[SUPPLIED INFORMATION start]
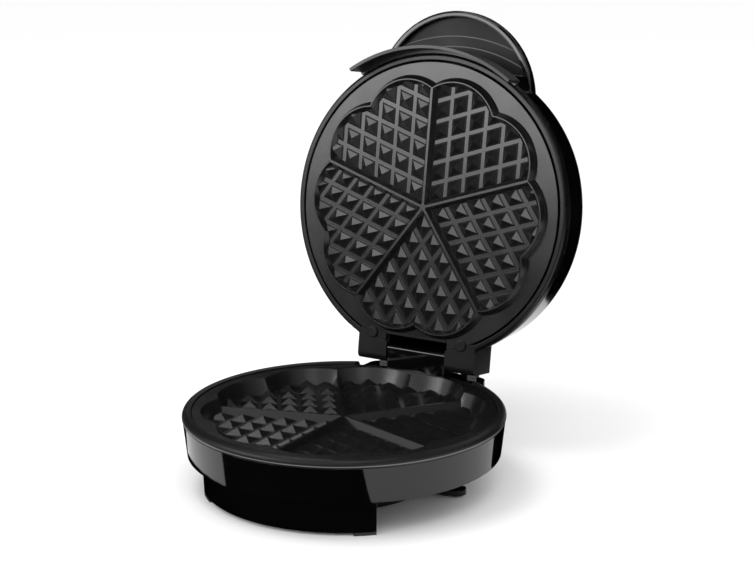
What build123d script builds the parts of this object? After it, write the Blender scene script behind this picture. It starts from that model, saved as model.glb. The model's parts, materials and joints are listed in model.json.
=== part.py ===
from build123d import *
import math
import os

# Electric waffle maker, standing open. Sizes are in millimetres.
# The base is modelled on the drum's axis, with z = 0 at the table and the hinge towards +Y.
# The lid is modelled shut, with z = 0 at its ring face and +Z away from the base, then swung open.

# Hinge, and how the two halves meet
split_height = 56.0
closed_lift = 4.4
hinge_y = 113.8
hinge_rise = 12.0
open_angle = 98.26
running_gap = 0.4

# Drum casing
drum_radius = 117.4
drum_foot_radius = 114.6
drum_height = 25.5
parting_drop = 3.0
wall = 2.4

# Bezel ring round the lower plate
bezel_bulge = 0.5
bezel_gap = 0.2
bezel_bead_radius = 4.8
bezel_bead_rise = 2.2
bezel_crest_radius = 114.3
bezel_inner_radius = 111.3
bezel_inner_drop = 0.9
rim_rest_drop = 1.0
ledge_inner_radius = 107.6
ledge_thickness = 2.4
spigot_radius = 114.2
spigot_width = 2.0
spigot_depth = 5.0
bezel_break_half_width = 52.4
bezel_break_y = 98.0

# Arc pedestals and their pads
pedestal_radius = 105.0
pedestal_foot_radius = 104.0
pedestal_inner_radius = 96.4
pedestal_wall = 2.2
pedestal_half_angle = 44.5
pedestal_end_angle = 1.3
pad_height = 2.5
pad_sweep = 8.7
pad_inset = 0.2
pad_stem_gap = 0.1
pad_stem_angle = 0.3
pad_stem_height = 5.5

# Underside
cover_radius = 95.6
cover_gap = 0.6
cover_seat = 3.0
cover_ledge_radius = 89.0
bottom_screw_radius = 92.3
bottom_screw_angles = [0, 60, 120, 180, 240, 300]
spool_radius = 59.0
spool_bottom = 1.5
spool_tab_reach = 92.0
spool_tab_root = 50.0
spool_tab_width = 14.0
spool_tab_thickness = 4.0
spool_tab_angles = [14, 166]
spool_post_place = 51.0
spool_post_radius = 3.6
spool_screw_angles = [90, 210, 330]
spool_screw_depth = 10.0

# Hinge block, tower and pins
block_half_width = 51.5
block_front_y = 98.0
block_back_y = 127.0
block_drop = 1.0
block_corner_radius = 8.0
tower_half_width = 25.6
tower_front_y = 102.6
tower_back_y = 125.0
tower_height = 24.2
tower_edge_radius = 3.0
pin_radius = 3.0
pin_clearance = 0.05
pin_inner_x = 10.0
pin_outer_x = 46.0
pin_end_gap = 1.5
stop_rib_inner_x = 30.0
stop_rib_outer_x = 44.0
stop_rib_front_y = 121.5
stop_rib_back_y = 126.0
stop_gap = 0.3
tower_screw_x = 14.0
tower_screw_y = 108.0
tower_screw_depth = 11.0
lead_window_half = 20.0
lead_window_bottom = 32.0
lead_window_top = 46.0

# Lid ring and lugs
ring_radius = 117.4
ring_bore_radius = 111.3
ring_height = 7.8
ring_edge_radius = 2.2
ring_groove_radius = 112.6
ring_groove_depth = 2.6
ring_groove_edge = 0.4
frame_spigot_radius = 113.6
frame_ledge_radius = 94.0
frame_ledge_height = 12.5
lug_inner_x = 26.0
lug_outer_x = 51.7
lug_back_y = 124.5
lug_depth = 28.0
lug_heel_radius = 5.0
notch_y = 102.2
notch_wall = 2.0
notch_wall_half_width = 27.0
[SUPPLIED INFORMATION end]
* [REQUEST] Give the listing again, word for word.

* [FINAL ANSWER]
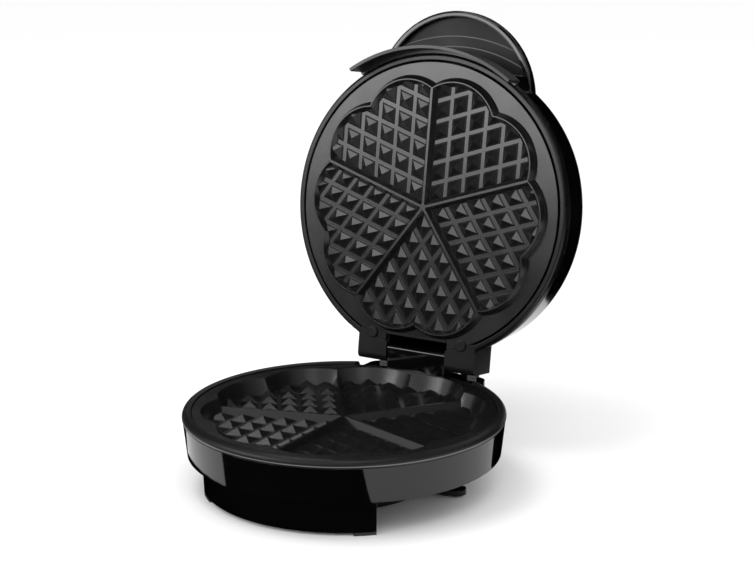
What build123d script builds the parts of this object? After it, write the Blender scene script behind this picture. It starts from that model, saved as model.glb. The model's parts, materials and joints are listed in model.json.
=== part.py ===
from build123d import *
import math
import os

# Electric waffle maker, standing open. Sizes are in millimetres.
# The base is modelled on the drum's axis, with z = 0 at the table and the hinge towards +Y.
# The lid is modelled shut, with z = 0 at its ring face and +Z away from the base, then swung open.

# Hinge, and how the two halves meet
split_height = 56.0
closed_lift = 4.4
hinge_y = 113.8
hinge_rise = 12.0
open_angle = 98.26
running_gap = 0.4

# Drum casing
drum_radius = 117.4
drum_foot_radius = 114.6
drum_height = 25.5
parting_drop = 3.0
wall = 2.4

# Bezel ring round the lower plate
bezel_bulge = 0.5
bezel_gap = 0.2
bezel_bead_radius = 4.8
bezel_bead_rise = 2.2
bezel_crest_radius = 114.3
bezel_inner_radius = 111.3
bezel_inner_drop = 0.9
rim_rest_drop = 1.0
ledge_inner_radius = 107.6
ledge_thickness = 2.4
spigot_radius = 114.2
spigot_width = 2.0
spigot_depth = 5.0
bezel_break_half_width = 52.4
bezel_break_y = 98.0

# Arc pedestals and their pads
pedestal_radius = 105.0
pedestal_foot_radius = 104.0
pedestal_inner_radius = 96.4
pedestal_wall = 2.2
pedestal_half_angle = 44.5
pedestal_end_angle = 1.3
pad_height = 2.5
pad_sweep = 8.7
pad_inset = 0.2
pad_stem_gap = 0.1
pad_stem_angle = 0.3
pad_stem_height = 5.5

# Underside
cover_radius = 95.6
cover_gap = 0.6
cover_seat = 3.0
cover_ledge_radius = 89.0
bottom_screw_radius = 92.3
bottom_screw_angles = [0, 60, 120, 180, 240, 300]
spool_radius = 59.0
spool_bottom = 1.5
spool_tab_reach = 92.0
spool_tab_root = 50.0
spool_tab_width = 14.0
spool_tab_thickness = 4.0
spool_tab_angles = [14, 166]
spool_post_place = 51.0
spool_post_radius = 3.6
spool_screw_angles = [90, 210, 330]
spool_screw_depth = 10.0

# Hinge block, tower and pins
block_half_width = 51.5
block_front_y = 98.0
block_back_y = 127.0
block_drop = 1.0
block_corner_radius = 8.0
tower_half_width = 25.6
tower_front_y = 102.6
tower_back_y = 125.0
tower_height = 24.2
tower_edge_radius = 3.0
pin_radius = 3.0
pin_clearance = 0.05
pin_inner_x = 10.0
pin_outer_x = 46.0
pin_end_gap = 1.5
stop_rib_inner_x = 30.0
stop_rib_outer_x = 44.0
stop_rib_front_y = 121.5
stop_rib_back_y = 126.0
stop_gap = 0.3
tower_screw_x = 14.0
tower_screw_y = 108.0
tower_screw_depth = 11.0
lead_window_half = 20.0
lead_window_bottom = 32.0
lead_window_top = 46.0

# Lid ring and lugs
ring_radius = 117.4
ring_bore_radius = 111.3
ring_height = 7.8
ring_edge_radius = 2.2
ring_groove_radius = 112.6
ring_groove_depth = 2.6
ring_groove_edge = 0.4
frame_spigot_radius = 113.6
frame_ledge_radius = 94.0
frame_ledge_height = 12.5
lug_inner_x = 26.0
lug_outer_x = 51.7
lug_back_y = 124.5
lug_depth = 28.0
lug_heel_radius = 5.0
notch_y = 102.2
notch_wall = 2.0
notch_wall_half_width = 27.0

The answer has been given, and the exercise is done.